Each entry names the product config path that owns the block, the stable platform contract, the hash-material contract, and one summary object per constraint family.

{
"context_constraints": [
{
"container_path": "/evidence/claims/0/source_bindings/birth_record/matching",
"product": "registry-notary",
"platform_contract": "registry-platform-pdp.context_constraints.v1",
"hash_material_contract": "registry-platform-pdp.context_constraints.hash_material.v1",
"legal_basis": {
"required": true,
"approved_value_check": false,
"allowed_ref_count": 0,
"trusted_value_source": "static_credential_authorization_details"
},
"consent": {
"required": true,
"approved_value_check": false,
"allowed_ref_count": 0,
"trusted_value_source": "static_credential_authorization_details"
},
"jurisdiction": {
"permitted_count": 1,
"trusted_value_source": "static_credential_authorization_details"
},
"assurance": {
"allowed_count": 1,
"minimum": null,
"trusted_value_source": "static_credential_authorization_details",
"authn_derived": false
},
"source_freshness": {
"max_age_seconds": 86400,
"observation_field": "observed_at",
"observation_timestamp_source": "source_observation_timestamp",
"observation_contract_proven": true
},
"product_owned_adjacent_controls": [
"source_lookup",
"target_input_minimization"
]
}
]
}

The report distinguishes presence checks from allow-list checks.
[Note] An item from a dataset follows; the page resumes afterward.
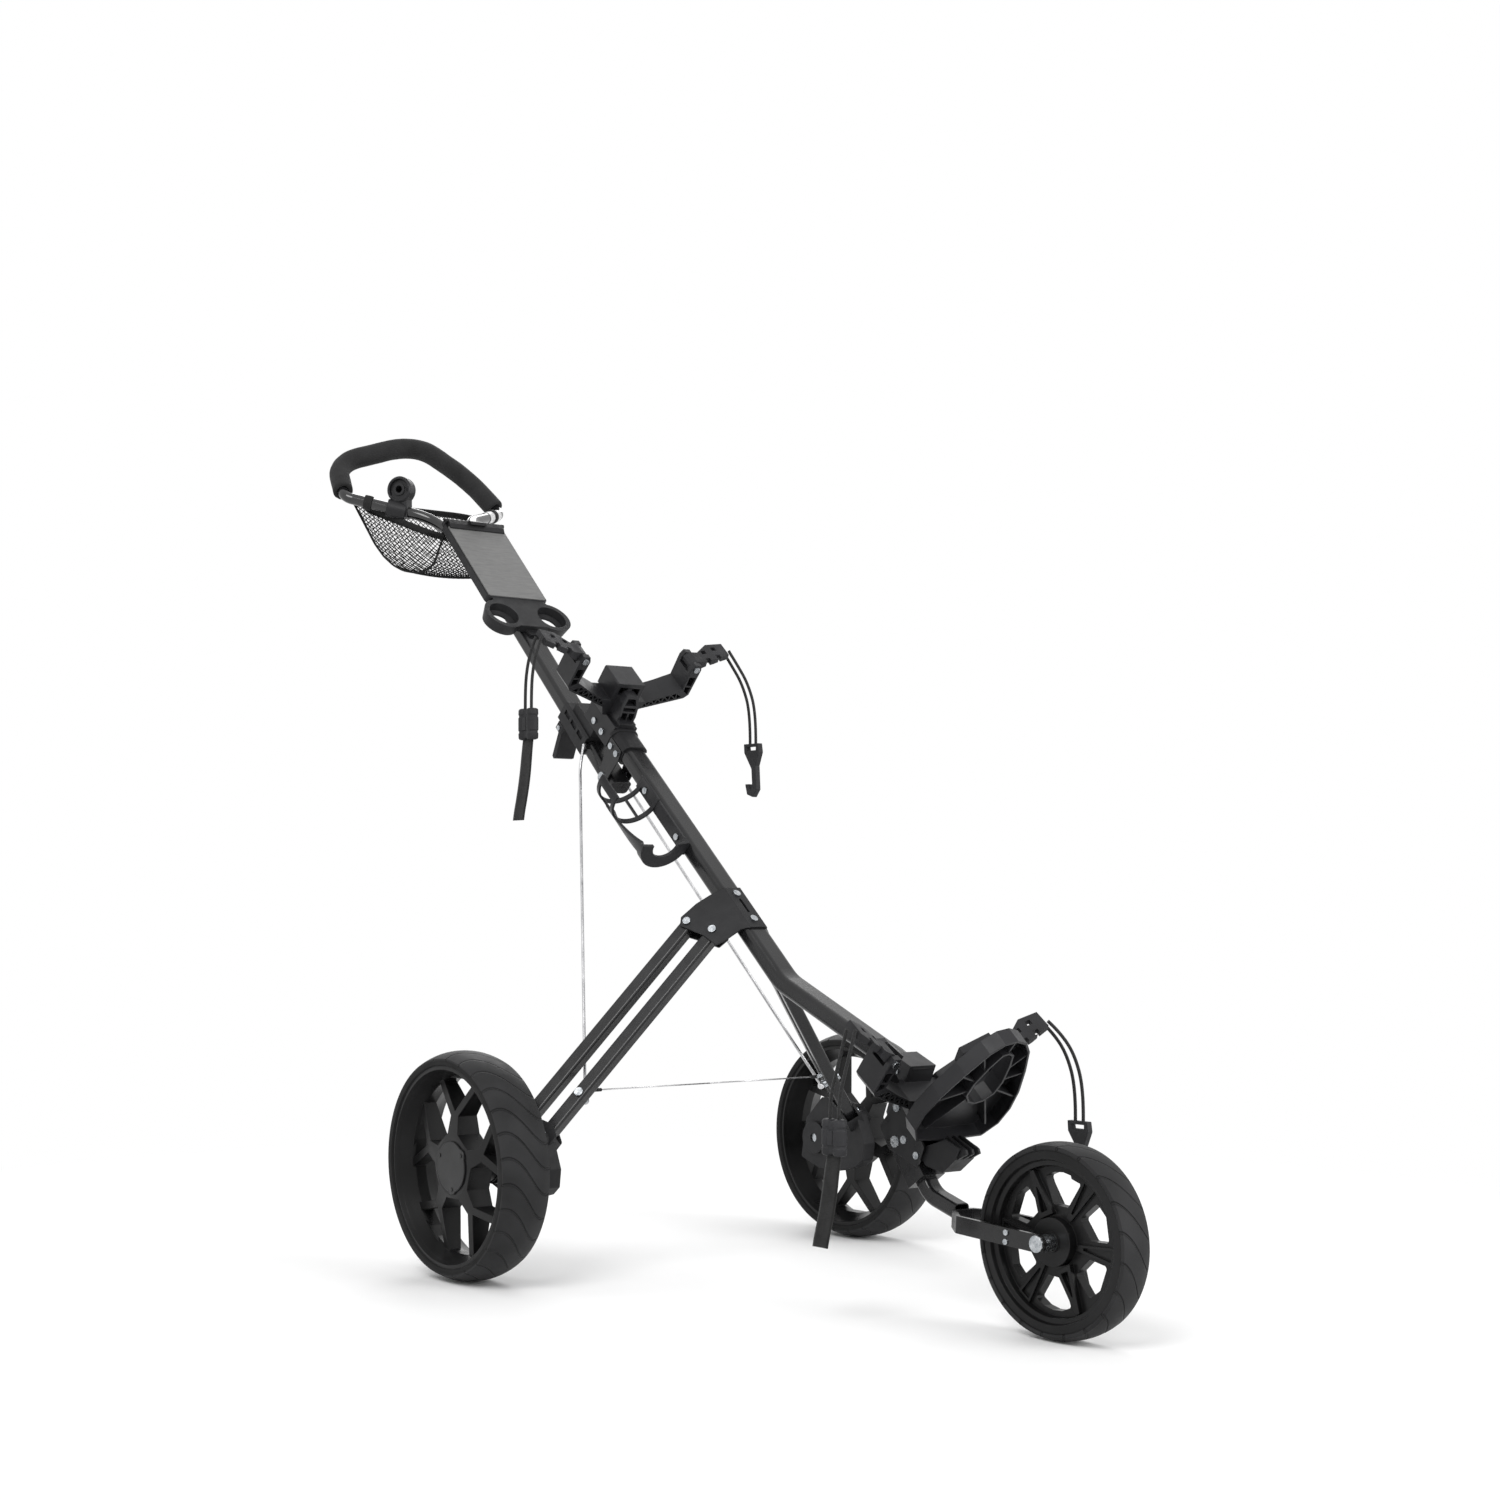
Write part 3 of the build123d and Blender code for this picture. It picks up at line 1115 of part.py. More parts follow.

A legal-basis requirement with no allowed references is a presence check, not an approved-value check. The same distinction applies to consent.

The report also distinguishes authorization-derived assurance from authentication-derived assurance. A static credential can carry a trusted authorization detail such as assurance_level: substantial, but that does not prove how a human user authenticated.